Elsewhere, He promised that we will have “life, and life to the fullest.” Even in my best moments of this life, I would be cautious to say that I had ‘life and life to the fullest.’ Sure, I have had great moments, but every one has ended.

Every moment of ‘life to the fullest’ has been bookended by pain, sorrow, rejection and disappointment. Every rollercoaster dips and rises. Every height of ecstasy eventually plummets.

But this is what Jesus is saying: That in our everlasting life with Him, it will not be a dry spell of immortality. Our lives after this one will be perpetual livelihood and joy, as unknown to any human this side of the kingdom, except it will not end. Our hope is not in a fleeting glimpse of satisfaction, nor is it in a boring extension of the lives we currently tumble through.

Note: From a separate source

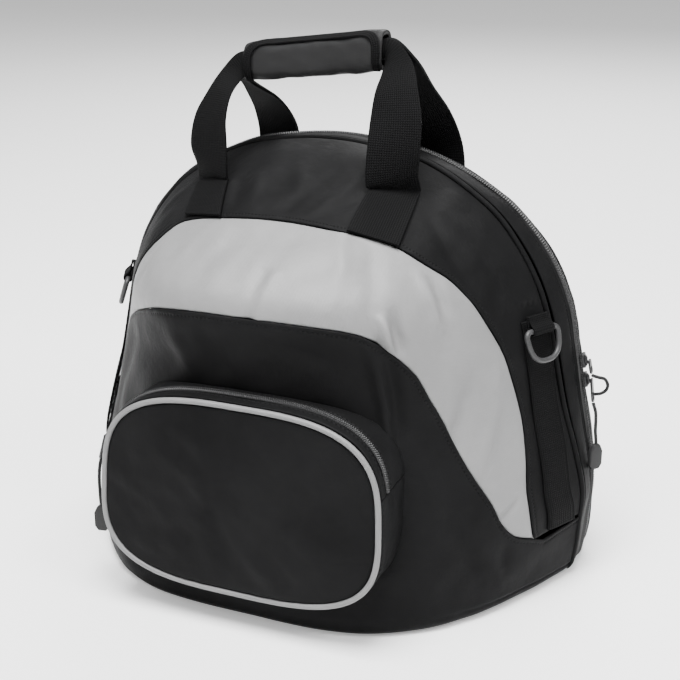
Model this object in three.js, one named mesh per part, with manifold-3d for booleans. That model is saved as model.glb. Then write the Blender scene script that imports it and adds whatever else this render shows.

I remember being in college and going to swing dances at the University of Chicago in buildings that looked like they belonged in Harry Potter or Lord of the Rings. I remember standing on the balcony breathing in the crisp winter air with my sweetheart, dreaming about what life would be like when I finally arrived.

On my more melancholy days, I wonder if those dreams are the closest I’ll ever be to experiencing real life. On my hopeful days, I realize that the finish line isn’t going to appear in this life, that I may cross it. The finish line is at the tail end of this life like a rattle on a snake. It follows her from behind, haunting the path of the being, but rarely in her thoughts.

I think heaven is what I dreamed of standing on that ancient balcony while the big band swing played nearby in the warm indoors. I think heaven is akin to what we catch glimpses of in the poems we read: Not the boring ones which lose our train of thought halfway through, but the ones which suck us in and uppercut us in the jaw. Or the stomach. It’s the lively sort of life pointed to in Anis Mojgani’s poem Sock Hopor in the wakefulness Annie Dillard seems to capture in every word she’s ever freaking written.

I’ve said it before, but time is the means by which we experience beauty. Without time, your favorite song is merely a note held for eternity. Without time, there is no decay in the fabric of the universe and there is no vineyard fermentation.

Without time we would never die, nor would we ever be fully alive.

So don’t pray to be stuck. Do not fear your death, but see it as a starting line.

In summation, two mistakes we make about the life after this: That it will be a mere continuation of the experience through which you are passing now, and that it will not really be everlasting. Both seem too good to be true, but I think both are what Christ has promised us.

Most of all, this life we are promised is centered around the person of Christ Himself, for He is the source of healing. He is the source of joy, of peace, and of hope. He is the reason we have this mad hope of something better and more solid than anything we could experience here.

Tomorrow you will be dust.

Today, Christ says, come to me and taste life

and life to the fullest

and life everlasting.

e

3 comments on “More Than Immortal

  1. Having recently lost two people who were close to me, this post blessed me a lot. Thank you.

  2. This also reminded me of a friend I lost recently. Ethan, I feel like your best posts are the ones calling us to see beyond this life.

  3. I’ve been reading the latest book by John Eldredge on the New Earth and New Jerusalem. Sounds like you’d like it.